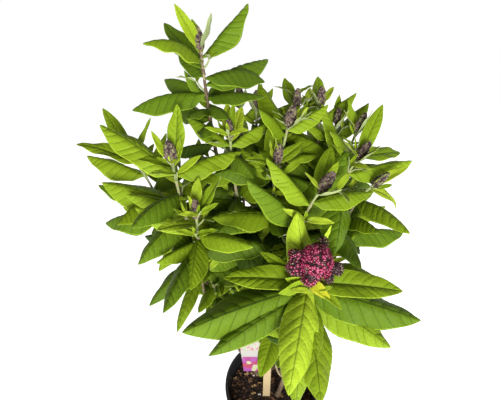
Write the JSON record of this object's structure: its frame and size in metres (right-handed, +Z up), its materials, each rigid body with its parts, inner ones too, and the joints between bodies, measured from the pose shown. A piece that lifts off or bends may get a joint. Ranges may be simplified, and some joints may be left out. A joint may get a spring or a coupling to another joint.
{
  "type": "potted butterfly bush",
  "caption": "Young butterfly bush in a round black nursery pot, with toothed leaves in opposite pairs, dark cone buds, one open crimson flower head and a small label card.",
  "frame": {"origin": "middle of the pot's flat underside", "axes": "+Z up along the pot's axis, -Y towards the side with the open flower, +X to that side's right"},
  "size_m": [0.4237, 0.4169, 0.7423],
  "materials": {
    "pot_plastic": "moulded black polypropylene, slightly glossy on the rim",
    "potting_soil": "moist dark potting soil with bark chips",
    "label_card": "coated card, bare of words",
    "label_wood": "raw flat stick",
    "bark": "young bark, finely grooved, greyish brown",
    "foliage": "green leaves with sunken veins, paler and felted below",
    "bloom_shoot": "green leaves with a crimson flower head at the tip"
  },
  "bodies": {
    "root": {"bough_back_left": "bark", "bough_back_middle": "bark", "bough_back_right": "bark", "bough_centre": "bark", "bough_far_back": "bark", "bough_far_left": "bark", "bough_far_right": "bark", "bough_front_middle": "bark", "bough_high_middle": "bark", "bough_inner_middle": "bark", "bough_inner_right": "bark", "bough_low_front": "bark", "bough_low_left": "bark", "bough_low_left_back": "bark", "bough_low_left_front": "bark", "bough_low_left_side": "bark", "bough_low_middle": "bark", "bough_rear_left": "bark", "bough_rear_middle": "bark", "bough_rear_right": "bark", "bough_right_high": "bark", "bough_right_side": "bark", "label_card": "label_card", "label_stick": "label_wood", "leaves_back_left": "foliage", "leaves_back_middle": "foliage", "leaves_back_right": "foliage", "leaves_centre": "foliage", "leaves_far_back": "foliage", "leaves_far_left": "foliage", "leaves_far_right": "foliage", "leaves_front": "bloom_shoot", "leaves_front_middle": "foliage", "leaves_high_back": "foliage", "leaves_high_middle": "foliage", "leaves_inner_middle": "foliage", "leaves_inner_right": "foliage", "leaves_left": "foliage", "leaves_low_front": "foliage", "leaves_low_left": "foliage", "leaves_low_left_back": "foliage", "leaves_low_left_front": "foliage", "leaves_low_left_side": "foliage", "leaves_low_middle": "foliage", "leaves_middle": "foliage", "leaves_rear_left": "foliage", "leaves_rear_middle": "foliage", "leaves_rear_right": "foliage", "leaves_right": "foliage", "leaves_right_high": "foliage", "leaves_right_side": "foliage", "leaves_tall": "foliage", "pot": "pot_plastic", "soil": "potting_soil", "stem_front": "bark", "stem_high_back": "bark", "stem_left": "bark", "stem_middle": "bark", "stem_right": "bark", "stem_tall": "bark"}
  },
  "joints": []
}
=====
**The task**
Copy out each line exactly as written.

**Output of the exercise**
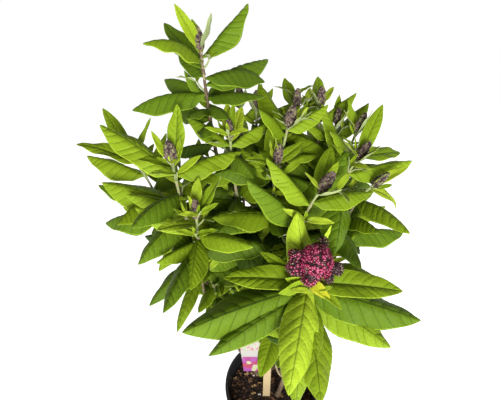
Write the JSON record of this object's structure: its frame and size in metres (right-handed, +Z up), its materials, each rigid body with its parts, inner ones too, and the joints between bodies, measured from the pose shown. A piece that lifts off or bends may get a joint. Ranges may be simplified, and some joints may be left out. A joint may get a spring or a coupling to another joint.
{
  "type": "potted butterfly bush",
  "caption": "Young butterfly bush in a round black nursery pot, with toothed leaves in opposite pairs, dark cone buds, one open crimson flower head and a small label card.",
  "frame": {"origin": "middle of the pot's flat underside", "axes": "+Z up along the pot's axis, -Y towards the side with the open flower, +X to that side's right"},
  "size_m": [0.4237, 0.4169, 0.7423],
  "materials": {
    "pot_plastic": "moulded black polypropylene, slightly glossy on the rim",
    "potting_soil": "moist dark potting soil with bark chips",
    "label_card": "coated card, bare of words",
    "label_wood": "raw flat stick",
    "bark": "young bark, finely grooved, greyish brown",
    "foliage": "green leaves with sunken veins, paler and felted below",
    "bloom_shoot": "green leaves with a crimson flower head at the tip"
  },
  "bodies": {
    "root": {"bough_back_left": "bark", "bough_back_middle": "bark", "bough_back_right": "bark", "bough_centre": "bark", "bough_far_back": "bark", "bough_far_left": "bark", "bough_far_right": "bark", "bough_front_middle": "bark", "bough_high_middle": "bark", "bough_inner_middle": "bark", "bough_inner_right": "bark", "bough_low_front": "bark", "bough_low_left": "bark", "bough_low_left_back": "bark", "bough_low_left_front": "bark", "bough_low_left_side": "bark", "bough_low_middle": "bark", "bough_rear_left": "bark", "bough_rear_middle": "bark", "bough_rear_right": "bark", "bough_right_high": "bark", "bough_right_side": "bark", "label_card": "label_card", "label_stick": "label_wood", "leaves_back_left": "foliage", "leaves_back_middle": "foliage", "leaves_back_right": "foliage", "leaves_centre": "foliage", "leaves_far_back": "foliage", "leaves_far_left": "foliage", "leaves_far_right": "foliage", "leaves_front": "bloom_shoot", "leaves_front_middle": "foliage", "leaves_high_back": "foliage", "leaves_high_middle": "foliage", "leaves_inner_middle": "foliage", "leaves_inner_right": "foliage", "leaves_left": "foliage", "leaves_low_front": "foliage", "leaves_low_left": "foliage", "leaves_low_left_back": "foliage", "leaves_low_left_front": "foliage", "leaves_low_left_side": "foliage", "leaves_low_middle": "foliage", "leaves_middle": "foliage", "leaves_rear_left": "foliage", "leaves_rear_middle": "foliage", "leaves_rear_right": "foliage", "leaves_right": "foliage", "leaves_right_high": "foliage", "leaves_right_side": "foliage", "leaves_tall": "foliage", "pot": "pot_plastic", "soil": "potting_soil", "stem_front": "bark", "stem_high_back": "bark", "stem_left": "bark", "stem_middle": "bark", "stem_right": "bark", "stem_tall": "bark"}
  },
  "joints": []
}